>> START
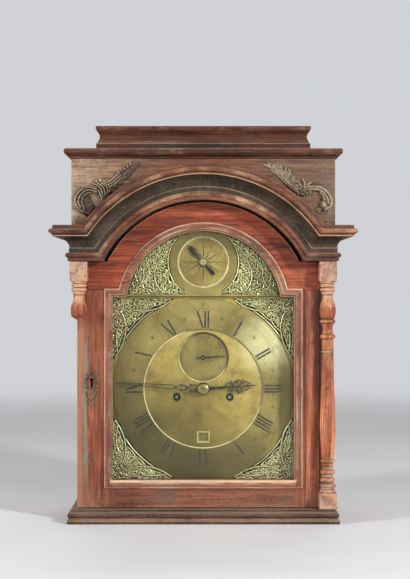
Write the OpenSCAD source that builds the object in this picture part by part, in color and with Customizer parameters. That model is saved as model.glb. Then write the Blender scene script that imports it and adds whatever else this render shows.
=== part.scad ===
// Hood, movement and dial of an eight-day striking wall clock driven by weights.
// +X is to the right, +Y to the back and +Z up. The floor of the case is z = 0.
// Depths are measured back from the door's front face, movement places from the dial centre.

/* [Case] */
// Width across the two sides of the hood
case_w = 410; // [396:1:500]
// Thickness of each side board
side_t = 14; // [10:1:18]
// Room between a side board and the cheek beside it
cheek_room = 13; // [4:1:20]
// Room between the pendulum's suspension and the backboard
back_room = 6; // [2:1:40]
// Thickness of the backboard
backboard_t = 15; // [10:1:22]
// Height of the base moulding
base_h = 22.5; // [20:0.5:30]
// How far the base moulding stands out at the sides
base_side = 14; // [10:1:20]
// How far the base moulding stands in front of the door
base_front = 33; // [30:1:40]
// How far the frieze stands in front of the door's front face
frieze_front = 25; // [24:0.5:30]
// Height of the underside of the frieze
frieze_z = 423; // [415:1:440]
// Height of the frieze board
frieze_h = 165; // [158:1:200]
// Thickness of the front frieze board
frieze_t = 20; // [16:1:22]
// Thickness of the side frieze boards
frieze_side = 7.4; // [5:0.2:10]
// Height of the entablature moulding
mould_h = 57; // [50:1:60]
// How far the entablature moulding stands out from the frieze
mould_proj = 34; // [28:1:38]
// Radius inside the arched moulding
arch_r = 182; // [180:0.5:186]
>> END
> [Problem statement] Hand back the material above in full, exactly as written.

> [The reply]
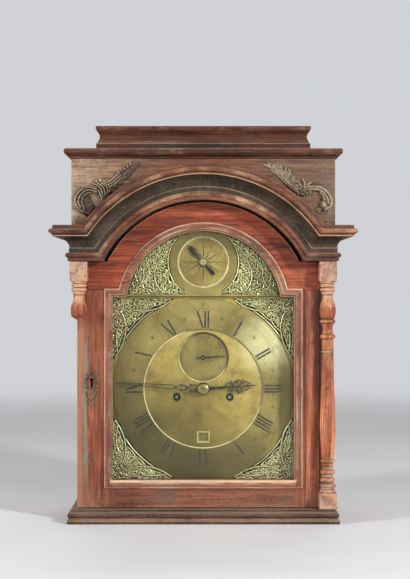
Write the OpenSCAD source that builds the object in this picture part by part, in color and with Customizer parameters. That model is saved as model.glb. Then write the Blender scene script that imports it and adds whatever else this render shows.
=== part.scad ===
// Hood, movement and dial of an eight-day striking wall clock driven by weights.
// +X is to the right, +Y to the back and +Z up. The floor of the case is z = 0.
// Depths are measured back from the door's front face, movement places from the dial centre.

/* [Case] */
// Width across the two sides of the hood
case_w = 410; // [396:1:500]
// Thickness of each side board
side_t = 14; // [10:1:18]
// Room between a side board and the cheek beside it
cheek_room = 13; // [4:1:20]
// Room between the pendulum's suspension and the backboard
back_room = 6; // [2:1:40]
// Thickness of the backboard
backboard_t = 15; // [10:1:22]
// Height of the base moulding
base_h = 22.5; // [20:0.5:30]
// How far the base moulding stands out at the sides
base_side = 14; // [10:1:20]
// How far the base moulding stands in front of the door
base_front = 33; // [30:1:40]
// How far the frieze stands in front of the door's front face
frieze_front = 25; // [24:0.5:30]
// Height of the underside of the frieze
frieze_z = 423; // [415:1:440]
// Height of the frieze board
frieze_h = 165; // [158:1:200]
// Thickness of the front frieze board
frieze_t = 20; // [16:1:22]
// Thickness of the side frieze boards
frieze_side = 7.4; // [5:0.2:10]
// Height of the entablature moulding
mould_h = 57; // [50:1:60]
// How far the entablature moulding stands out from the frieze
mould_proj = 34; // [28:1:38]
// Radius inside the arched moulding
arch_r = 182; // [180:0.5:186]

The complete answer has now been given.